In a statement to Fox News, Stone’s attorney Grant Smith said: “Mr. Stone is incredibly honored that President Trump used his awesome and unique power under the Constitution of the United States for this act of mercy.”
Smith added: “Mr. and Mrs. Stone appreciate all the consideration the President gave to this matter.”
Earlier Friday, before Trump announced the commutation, an appeals court denied Stone’s request to delay reporting for his sentence, saying he must report for prison on Tuesday.
“In sum, Stone is not legally eligible for further postponement of his reporting date under 18 U.S.C. § 3145(c), which is the only basis on which he seeks relief from this court. We therefore deny his motion,” the court wrote in its order.
The president’s commutation, though, nullifies that order.
Trump, for weeks, has signaled he could be open to granting Stone clemency — tweeting last month that Stone was “a victim of a corrupt and illegal Witch Hunt, one which will go down as the greatest political crime in history. He can sleep well at night!”
During an exclusive interview with Fox News last week, Stone said he was “praying” for Trump to intervene.
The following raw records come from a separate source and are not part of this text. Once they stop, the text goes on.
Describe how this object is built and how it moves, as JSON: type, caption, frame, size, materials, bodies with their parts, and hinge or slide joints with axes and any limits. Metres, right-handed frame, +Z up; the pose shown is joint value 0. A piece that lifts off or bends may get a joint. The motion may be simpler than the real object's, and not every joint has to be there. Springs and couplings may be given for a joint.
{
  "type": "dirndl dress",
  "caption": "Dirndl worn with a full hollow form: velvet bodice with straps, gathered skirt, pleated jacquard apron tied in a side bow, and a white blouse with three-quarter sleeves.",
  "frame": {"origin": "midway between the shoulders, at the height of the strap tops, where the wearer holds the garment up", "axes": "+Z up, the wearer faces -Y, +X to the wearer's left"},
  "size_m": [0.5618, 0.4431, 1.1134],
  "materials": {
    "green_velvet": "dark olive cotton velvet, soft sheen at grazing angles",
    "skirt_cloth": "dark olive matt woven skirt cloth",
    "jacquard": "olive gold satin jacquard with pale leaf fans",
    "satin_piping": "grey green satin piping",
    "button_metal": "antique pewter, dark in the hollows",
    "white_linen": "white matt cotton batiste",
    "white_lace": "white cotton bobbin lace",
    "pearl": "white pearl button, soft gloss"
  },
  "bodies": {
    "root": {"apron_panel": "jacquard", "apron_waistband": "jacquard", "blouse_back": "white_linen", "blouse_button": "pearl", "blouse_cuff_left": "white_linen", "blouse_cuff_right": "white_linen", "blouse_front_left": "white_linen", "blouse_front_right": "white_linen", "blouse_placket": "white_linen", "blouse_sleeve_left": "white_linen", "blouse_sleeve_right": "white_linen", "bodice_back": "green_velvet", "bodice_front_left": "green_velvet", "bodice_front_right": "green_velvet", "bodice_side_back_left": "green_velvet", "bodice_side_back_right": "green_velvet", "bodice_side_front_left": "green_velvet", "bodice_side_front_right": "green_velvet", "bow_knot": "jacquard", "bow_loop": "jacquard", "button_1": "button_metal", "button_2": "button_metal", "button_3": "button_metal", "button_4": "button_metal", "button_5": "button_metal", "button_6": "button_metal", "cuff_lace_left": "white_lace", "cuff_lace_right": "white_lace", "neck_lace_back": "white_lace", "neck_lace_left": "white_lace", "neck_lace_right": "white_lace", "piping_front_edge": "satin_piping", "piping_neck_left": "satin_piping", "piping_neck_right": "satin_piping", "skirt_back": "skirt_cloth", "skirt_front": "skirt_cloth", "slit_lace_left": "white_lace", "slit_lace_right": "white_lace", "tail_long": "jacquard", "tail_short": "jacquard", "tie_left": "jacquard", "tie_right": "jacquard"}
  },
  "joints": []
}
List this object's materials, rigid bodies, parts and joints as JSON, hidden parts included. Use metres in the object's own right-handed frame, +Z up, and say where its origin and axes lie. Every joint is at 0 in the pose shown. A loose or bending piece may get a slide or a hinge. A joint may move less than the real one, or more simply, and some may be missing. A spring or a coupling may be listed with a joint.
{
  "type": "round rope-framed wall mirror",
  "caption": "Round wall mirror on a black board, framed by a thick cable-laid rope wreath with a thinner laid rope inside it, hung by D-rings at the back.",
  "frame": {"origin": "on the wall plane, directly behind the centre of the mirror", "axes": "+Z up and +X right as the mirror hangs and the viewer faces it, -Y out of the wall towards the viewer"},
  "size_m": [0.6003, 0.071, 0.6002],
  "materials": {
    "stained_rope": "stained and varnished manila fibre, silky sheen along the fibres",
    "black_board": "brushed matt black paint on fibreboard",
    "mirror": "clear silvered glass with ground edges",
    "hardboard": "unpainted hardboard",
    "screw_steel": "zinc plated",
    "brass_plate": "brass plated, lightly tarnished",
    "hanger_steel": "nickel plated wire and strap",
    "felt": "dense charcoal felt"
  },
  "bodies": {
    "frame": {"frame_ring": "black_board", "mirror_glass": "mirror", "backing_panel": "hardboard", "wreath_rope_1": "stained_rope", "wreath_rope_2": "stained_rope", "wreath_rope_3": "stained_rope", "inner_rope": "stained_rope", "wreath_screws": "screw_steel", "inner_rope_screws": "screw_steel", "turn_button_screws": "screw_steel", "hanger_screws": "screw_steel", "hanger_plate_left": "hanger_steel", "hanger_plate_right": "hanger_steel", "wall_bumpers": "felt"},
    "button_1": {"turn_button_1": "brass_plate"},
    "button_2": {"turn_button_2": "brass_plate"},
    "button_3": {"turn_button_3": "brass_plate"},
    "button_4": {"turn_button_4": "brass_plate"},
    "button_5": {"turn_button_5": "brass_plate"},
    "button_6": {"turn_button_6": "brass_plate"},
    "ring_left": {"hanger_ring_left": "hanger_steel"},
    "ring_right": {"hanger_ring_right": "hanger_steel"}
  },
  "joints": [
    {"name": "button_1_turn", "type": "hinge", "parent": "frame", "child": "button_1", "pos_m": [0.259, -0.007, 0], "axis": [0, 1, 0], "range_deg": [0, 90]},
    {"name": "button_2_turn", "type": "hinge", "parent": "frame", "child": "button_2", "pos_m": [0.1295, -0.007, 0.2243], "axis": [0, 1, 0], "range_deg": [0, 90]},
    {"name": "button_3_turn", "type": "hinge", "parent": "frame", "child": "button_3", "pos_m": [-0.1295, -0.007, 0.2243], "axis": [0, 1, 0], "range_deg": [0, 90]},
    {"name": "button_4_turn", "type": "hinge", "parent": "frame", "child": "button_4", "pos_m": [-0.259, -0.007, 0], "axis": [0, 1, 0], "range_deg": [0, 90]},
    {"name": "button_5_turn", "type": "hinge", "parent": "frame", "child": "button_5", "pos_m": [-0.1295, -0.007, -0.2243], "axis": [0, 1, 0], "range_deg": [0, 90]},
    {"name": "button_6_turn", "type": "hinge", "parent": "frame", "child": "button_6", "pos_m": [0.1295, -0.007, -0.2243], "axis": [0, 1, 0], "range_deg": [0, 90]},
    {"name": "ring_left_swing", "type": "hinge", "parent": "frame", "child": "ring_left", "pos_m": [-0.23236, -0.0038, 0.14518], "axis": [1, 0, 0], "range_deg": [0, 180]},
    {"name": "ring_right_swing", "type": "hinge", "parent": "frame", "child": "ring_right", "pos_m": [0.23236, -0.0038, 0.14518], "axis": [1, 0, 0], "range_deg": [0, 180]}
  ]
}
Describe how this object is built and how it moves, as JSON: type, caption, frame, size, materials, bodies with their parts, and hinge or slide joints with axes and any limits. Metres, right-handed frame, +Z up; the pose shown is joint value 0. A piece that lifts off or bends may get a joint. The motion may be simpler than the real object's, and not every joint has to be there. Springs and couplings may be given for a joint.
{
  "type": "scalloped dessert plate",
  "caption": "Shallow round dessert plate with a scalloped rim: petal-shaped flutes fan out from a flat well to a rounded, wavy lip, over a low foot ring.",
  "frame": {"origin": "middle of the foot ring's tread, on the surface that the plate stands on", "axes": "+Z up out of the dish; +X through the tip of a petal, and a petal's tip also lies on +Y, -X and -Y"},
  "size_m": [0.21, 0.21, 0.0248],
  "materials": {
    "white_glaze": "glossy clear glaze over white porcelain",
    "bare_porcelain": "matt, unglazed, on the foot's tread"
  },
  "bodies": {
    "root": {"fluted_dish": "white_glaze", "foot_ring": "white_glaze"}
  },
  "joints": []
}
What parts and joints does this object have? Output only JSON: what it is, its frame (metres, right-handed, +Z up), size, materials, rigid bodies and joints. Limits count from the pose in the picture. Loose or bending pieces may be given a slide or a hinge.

When asked whether he’d prefer a pardon or a commutation of his sentence, Stone said “either one obviously would have an effect, in my opinion, of saving my life.”
A presidential pardon completely absolves an individual of the crime he or she is found to have committed. A commutation lessens the punishment or eliminates jail time, but leaves the conviction standing.
Stone was not charged with any underlying crime of coordinating with Russia during the 2016 presidential election, though Mueller’s team investigated Stone over tweets claiming to have information about WikiLeaks document dumps prior to their release.